** Begin DATA TO USE **

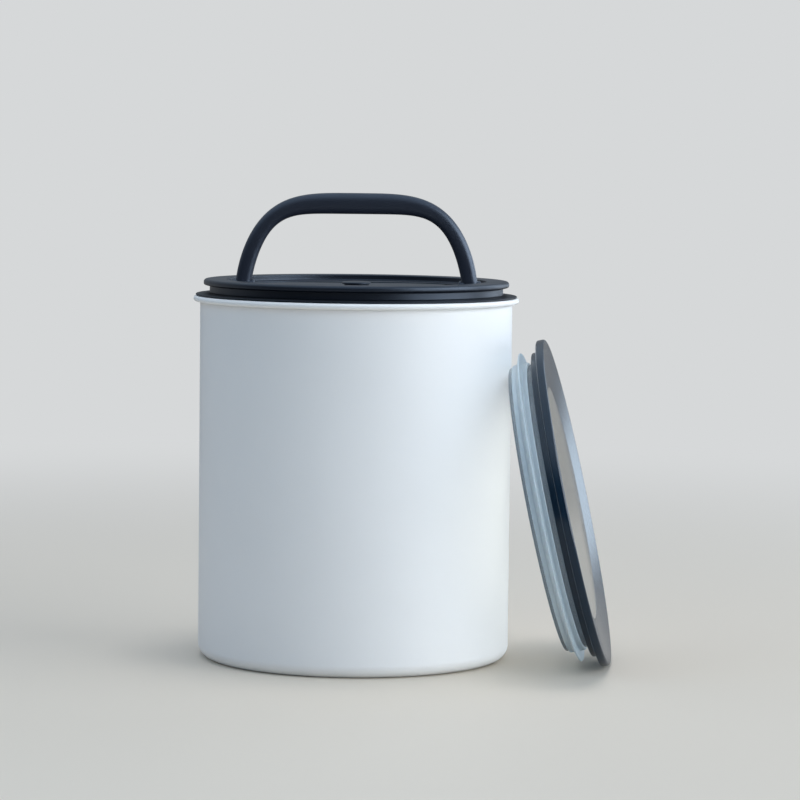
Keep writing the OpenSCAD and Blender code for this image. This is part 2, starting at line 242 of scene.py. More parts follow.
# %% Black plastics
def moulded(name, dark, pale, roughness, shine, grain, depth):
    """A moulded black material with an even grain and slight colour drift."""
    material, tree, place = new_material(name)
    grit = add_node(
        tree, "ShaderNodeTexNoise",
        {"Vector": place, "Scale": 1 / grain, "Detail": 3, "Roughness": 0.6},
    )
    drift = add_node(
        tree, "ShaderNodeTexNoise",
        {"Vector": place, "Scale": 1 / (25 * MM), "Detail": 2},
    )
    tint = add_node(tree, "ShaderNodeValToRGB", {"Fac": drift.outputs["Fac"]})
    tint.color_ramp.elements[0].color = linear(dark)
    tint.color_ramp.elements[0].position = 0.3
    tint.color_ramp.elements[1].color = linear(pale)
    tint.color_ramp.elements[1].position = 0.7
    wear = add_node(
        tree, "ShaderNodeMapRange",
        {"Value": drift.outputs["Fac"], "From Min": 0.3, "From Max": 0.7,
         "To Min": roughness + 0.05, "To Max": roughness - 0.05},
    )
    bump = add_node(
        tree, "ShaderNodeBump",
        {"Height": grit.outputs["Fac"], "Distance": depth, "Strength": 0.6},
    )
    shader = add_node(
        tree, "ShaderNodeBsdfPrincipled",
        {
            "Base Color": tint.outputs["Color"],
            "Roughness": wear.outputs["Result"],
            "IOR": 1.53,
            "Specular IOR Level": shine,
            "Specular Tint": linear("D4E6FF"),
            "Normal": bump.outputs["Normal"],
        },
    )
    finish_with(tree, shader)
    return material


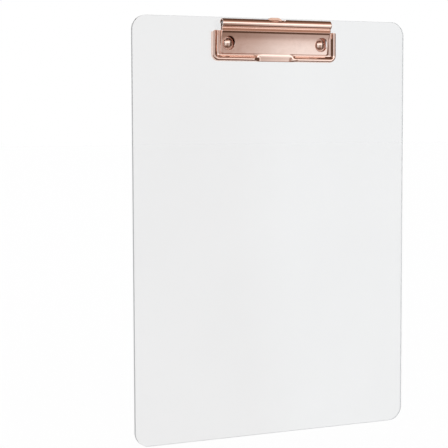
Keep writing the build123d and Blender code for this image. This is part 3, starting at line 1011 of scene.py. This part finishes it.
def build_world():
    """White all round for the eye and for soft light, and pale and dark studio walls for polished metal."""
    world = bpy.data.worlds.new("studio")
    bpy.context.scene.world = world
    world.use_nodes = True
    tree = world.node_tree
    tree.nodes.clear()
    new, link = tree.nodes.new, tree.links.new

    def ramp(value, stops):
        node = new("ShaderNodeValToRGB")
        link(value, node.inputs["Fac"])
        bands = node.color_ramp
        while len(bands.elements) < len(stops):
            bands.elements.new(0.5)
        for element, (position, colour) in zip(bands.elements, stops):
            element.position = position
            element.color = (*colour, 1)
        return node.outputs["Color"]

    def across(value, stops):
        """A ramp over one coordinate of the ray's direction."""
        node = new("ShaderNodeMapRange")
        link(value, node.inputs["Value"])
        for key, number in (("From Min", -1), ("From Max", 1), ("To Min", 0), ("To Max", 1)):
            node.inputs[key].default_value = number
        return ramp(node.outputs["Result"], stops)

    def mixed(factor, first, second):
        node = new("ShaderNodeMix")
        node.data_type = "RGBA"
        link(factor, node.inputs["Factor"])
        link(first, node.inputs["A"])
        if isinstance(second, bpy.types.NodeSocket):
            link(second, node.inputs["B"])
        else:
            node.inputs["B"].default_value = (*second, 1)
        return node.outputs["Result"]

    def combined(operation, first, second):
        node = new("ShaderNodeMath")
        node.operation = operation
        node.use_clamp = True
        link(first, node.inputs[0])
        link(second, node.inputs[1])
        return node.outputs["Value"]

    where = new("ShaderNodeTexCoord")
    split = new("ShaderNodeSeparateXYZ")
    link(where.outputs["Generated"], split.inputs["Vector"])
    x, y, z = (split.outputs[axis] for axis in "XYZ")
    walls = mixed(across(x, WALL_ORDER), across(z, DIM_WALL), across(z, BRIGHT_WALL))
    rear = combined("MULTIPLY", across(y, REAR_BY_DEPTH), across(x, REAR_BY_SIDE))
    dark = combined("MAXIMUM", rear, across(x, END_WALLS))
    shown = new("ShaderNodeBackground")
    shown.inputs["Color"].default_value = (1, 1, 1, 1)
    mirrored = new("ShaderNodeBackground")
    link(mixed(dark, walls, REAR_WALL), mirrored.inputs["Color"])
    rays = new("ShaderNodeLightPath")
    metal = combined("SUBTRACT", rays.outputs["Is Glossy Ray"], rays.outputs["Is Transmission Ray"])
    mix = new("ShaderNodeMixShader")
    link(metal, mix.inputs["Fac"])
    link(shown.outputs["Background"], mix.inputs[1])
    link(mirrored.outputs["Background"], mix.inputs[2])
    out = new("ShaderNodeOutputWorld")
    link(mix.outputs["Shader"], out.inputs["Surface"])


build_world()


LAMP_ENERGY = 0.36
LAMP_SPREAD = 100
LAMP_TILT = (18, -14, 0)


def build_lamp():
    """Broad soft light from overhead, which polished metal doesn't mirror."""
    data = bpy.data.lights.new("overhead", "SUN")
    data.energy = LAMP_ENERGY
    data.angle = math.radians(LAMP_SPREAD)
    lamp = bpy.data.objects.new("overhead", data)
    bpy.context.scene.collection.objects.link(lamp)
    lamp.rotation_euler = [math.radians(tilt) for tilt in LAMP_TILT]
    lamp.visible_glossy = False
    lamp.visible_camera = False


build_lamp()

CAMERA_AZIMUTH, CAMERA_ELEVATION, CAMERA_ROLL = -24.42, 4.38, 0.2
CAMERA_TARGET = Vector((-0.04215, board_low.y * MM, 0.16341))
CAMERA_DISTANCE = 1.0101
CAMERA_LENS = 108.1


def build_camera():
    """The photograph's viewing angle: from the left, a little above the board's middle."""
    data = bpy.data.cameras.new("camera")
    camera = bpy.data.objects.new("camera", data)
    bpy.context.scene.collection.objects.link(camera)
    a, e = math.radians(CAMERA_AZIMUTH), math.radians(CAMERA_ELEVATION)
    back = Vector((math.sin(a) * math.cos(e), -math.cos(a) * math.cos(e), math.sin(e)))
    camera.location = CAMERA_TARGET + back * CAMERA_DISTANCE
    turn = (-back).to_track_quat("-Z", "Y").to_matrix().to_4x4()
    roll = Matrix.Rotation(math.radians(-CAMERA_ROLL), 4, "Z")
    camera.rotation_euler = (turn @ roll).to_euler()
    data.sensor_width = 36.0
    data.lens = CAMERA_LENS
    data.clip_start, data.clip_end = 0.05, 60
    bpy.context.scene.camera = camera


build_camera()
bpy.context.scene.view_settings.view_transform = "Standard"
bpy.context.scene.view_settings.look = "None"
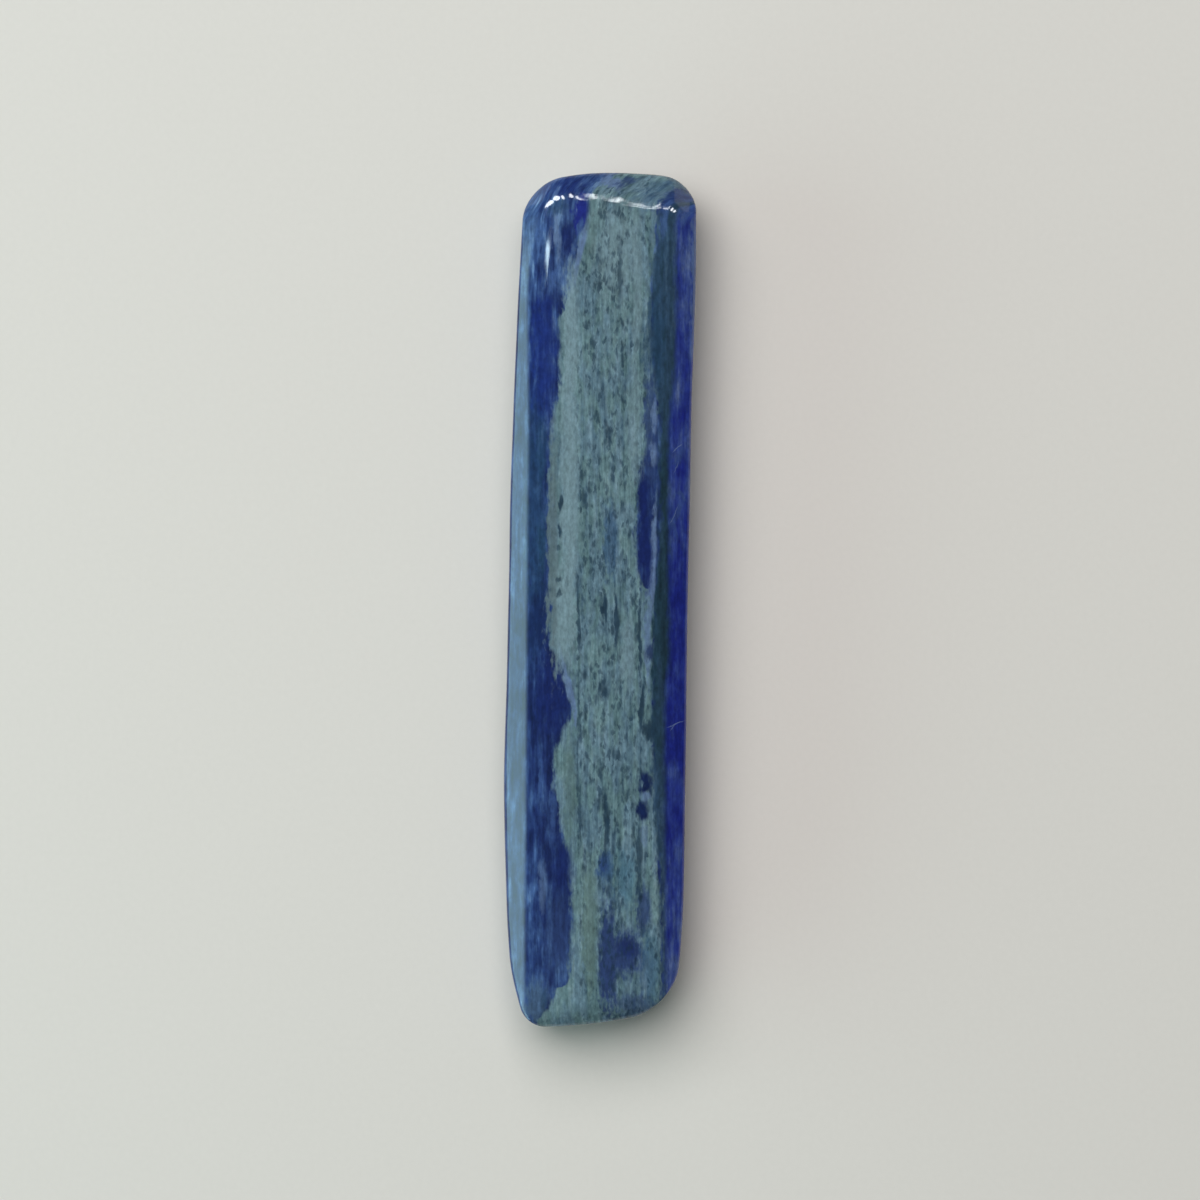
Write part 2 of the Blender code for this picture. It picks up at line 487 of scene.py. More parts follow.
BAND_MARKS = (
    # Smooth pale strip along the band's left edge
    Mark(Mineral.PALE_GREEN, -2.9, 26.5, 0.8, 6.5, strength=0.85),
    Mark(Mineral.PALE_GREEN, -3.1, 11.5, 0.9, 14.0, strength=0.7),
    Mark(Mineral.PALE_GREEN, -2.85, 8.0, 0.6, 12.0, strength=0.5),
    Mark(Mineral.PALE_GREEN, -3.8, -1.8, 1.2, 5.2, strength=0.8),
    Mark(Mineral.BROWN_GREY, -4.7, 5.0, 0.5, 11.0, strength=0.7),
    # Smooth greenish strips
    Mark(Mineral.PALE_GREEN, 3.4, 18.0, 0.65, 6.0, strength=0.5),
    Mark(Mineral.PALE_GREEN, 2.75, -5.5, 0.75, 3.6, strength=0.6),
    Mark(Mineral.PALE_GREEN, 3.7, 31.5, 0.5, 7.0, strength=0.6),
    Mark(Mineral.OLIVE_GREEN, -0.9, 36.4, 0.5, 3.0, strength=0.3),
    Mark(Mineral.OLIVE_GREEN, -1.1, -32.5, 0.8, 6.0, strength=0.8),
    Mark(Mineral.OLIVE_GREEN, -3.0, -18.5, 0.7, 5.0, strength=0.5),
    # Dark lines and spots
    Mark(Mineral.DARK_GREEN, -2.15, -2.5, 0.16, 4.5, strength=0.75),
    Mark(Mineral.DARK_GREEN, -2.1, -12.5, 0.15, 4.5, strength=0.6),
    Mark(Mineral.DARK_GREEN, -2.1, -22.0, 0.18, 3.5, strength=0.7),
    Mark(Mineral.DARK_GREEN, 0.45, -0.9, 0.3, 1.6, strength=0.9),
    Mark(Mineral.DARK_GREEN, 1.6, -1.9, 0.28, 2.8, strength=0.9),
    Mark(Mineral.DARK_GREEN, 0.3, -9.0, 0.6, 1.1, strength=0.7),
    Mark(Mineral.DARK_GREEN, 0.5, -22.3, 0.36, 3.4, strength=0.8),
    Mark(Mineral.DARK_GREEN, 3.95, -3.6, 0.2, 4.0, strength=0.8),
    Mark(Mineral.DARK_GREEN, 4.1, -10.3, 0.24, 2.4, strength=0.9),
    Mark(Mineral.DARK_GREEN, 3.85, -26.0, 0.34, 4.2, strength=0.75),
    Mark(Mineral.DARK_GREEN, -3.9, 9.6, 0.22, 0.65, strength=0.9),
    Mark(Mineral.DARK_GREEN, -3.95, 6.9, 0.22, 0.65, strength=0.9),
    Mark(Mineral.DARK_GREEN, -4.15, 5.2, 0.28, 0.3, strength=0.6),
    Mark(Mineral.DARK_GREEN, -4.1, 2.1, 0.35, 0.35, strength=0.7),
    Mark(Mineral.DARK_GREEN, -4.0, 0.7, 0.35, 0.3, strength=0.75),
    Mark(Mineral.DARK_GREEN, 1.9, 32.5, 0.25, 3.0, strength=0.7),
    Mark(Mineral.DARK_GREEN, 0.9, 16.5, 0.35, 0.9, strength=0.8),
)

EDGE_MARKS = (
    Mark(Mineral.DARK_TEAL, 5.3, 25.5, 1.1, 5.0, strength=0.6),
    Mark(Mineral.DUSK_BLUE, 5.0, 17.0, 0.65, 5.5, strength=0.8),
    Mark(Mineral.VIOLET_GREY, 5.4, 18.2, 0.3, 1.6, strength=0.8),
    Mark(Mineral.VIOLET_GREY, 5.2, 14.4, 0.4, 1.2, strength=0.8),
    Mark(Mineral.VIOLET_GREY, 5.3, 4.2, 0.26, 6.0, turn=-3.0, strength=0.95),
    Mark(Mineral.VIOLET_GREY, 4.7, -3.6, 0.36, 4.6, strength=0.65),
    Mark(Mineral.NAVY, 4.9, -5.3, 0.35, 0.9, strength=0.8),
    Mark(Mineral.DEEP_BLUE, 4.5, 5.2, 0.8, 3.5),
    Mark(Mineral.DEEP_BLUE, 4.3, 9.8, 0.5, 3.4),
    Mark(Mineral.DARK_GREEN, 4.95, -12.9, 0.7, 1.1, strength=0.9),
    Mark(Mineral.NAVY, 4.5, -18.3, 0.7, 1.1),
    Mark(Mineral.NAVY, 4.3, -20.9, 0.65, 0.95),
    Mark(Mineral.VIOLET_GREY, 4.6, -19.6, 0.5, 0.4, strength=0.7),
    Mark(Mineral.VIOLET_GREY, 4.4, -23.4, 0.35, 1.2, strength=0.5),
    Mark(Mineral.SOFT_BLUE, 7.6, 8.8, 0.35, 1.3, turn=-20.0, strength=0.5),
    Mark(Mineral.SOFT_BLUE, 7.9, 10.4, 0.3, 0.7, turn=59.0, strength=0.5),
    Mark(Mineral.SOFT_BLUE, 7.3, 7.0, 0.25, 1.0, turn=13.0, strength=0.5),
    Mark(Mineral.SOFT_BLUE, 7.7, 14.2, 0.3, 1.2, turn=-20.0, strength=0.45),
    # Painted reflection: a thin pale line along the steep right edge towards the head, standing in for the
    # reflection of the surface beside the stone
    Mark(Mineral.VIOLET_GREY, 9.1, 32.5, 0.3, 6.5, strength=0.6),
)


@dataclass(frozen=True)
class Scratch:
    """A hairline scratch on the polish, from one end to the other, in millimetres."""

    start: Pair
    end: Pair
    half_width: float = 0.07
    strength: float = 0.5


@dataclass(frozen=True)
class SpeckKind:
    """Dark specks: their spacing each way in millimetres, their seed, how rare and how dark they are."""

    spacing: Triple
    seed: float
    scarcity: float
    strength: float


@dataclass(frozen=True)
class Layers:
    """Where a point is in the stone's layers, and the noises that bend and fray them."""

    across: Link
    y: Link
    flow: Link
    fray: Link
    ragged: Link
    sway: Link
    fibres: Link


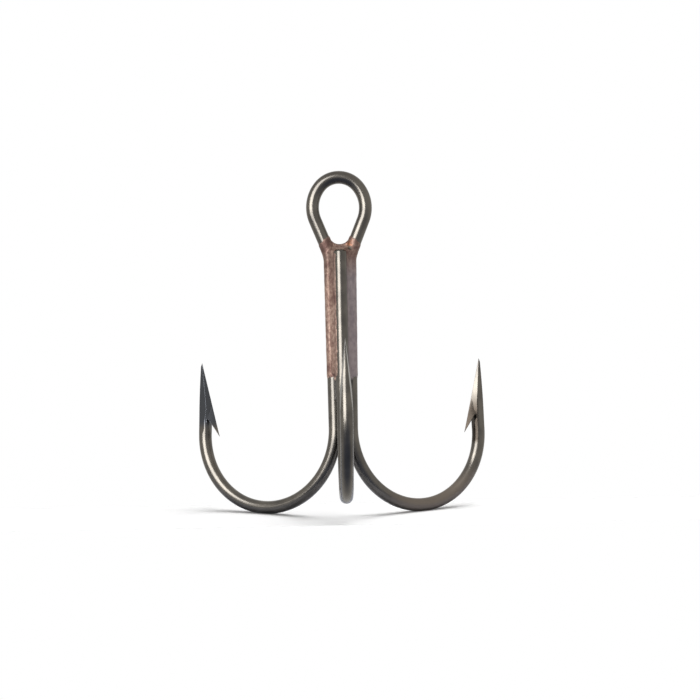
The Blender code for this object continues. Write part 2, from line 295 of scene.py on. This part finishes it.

** End DATA TO USE **

EXERCISE REQUIREMENTS:
Beginning at the first line above, repeat exactly until the line containing "return material", which is included.

SOLUTION TO THIS EXERCISE:
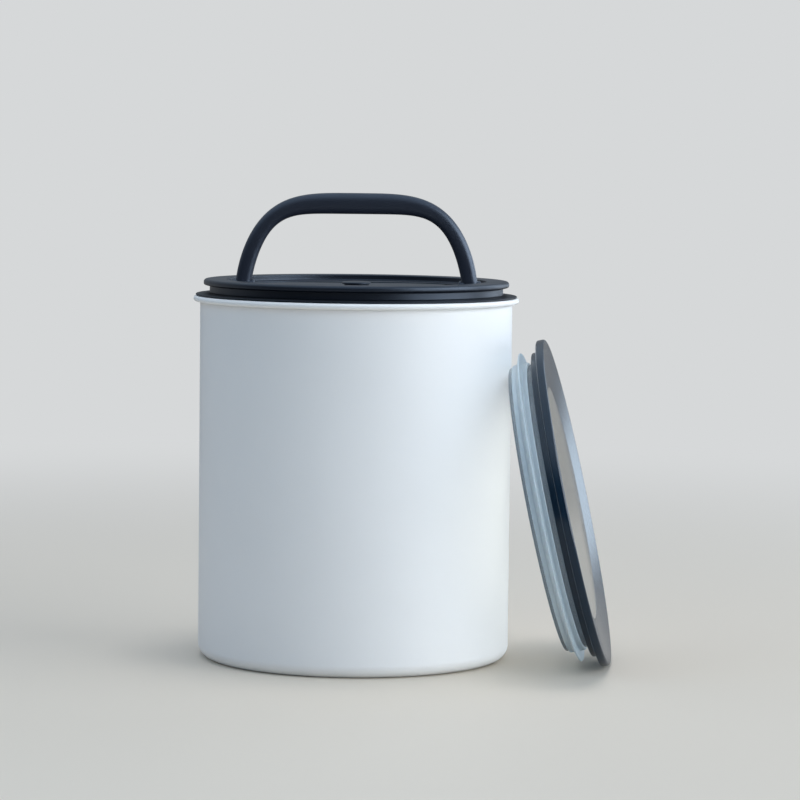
Keep writing the OpenSCAD and Blender code for this image. This is part 2, starting at line 242 of scene.py. More parts follow.
# %% Black plastics
def moulded(name, dark, pale, roughness, shine, grain, depth):
    """A moulded black material with an even grain and slight colour drift."""
    material, tree, place = new_material(name)
    grit = add_node(
        tree, "ShaderNodeTexNoise",
        {"Vector": place, "Scale": 1 / grain, "Detail": 3, "Roughness": 0.6},
    )
    drift = add_node(
        tree, "ShaderNodeTexNoise",
        {"Vector": place, "Scale": 1 / (25 * MM), "Detail": 2},
    )
    tint = add_node(tree, "ShaderNodeValToRGB", {"Fac": drift.outputs["Fac"]})
    tint.color_ramp.elements[0].color = linear(dark)
    tint.color_ramp.elements[0].position = 0.3
    tint.color_ramp.elements[1].color = linear(pale)
    tint.color_ramp.elements[1].position = 0.7
    wear = add_node(
        tree, "ShaderNodeMapRange",
        {"Value": drift.outputs["Fac"], "From Min": 0.3, "From Max": 0.7,
         "To Min": roughness + 0.05, "To Max": roughness - 0.05},
    )
    bump = add_node(
        tree, "ShaderNodeBump",
        {"Height": grit.outputs["Fac"], "Distance": depth, "Strength": 0.6},
    )
    shader = add_node(
        tree, "ShaderNodeBsdfPrincipled",
        {
            "Base Color": tint.outputs["Color"],
            "Roughness": wear.outputs["Result"],
            "IOR": 1.53,
            "Specular IOR Level": shine,
            "Specular Tint": linear("D4E6FF"),
            "Normal": bump.outputs["Normal"],
        },
    )
    finish_with(tree, shader)
    return material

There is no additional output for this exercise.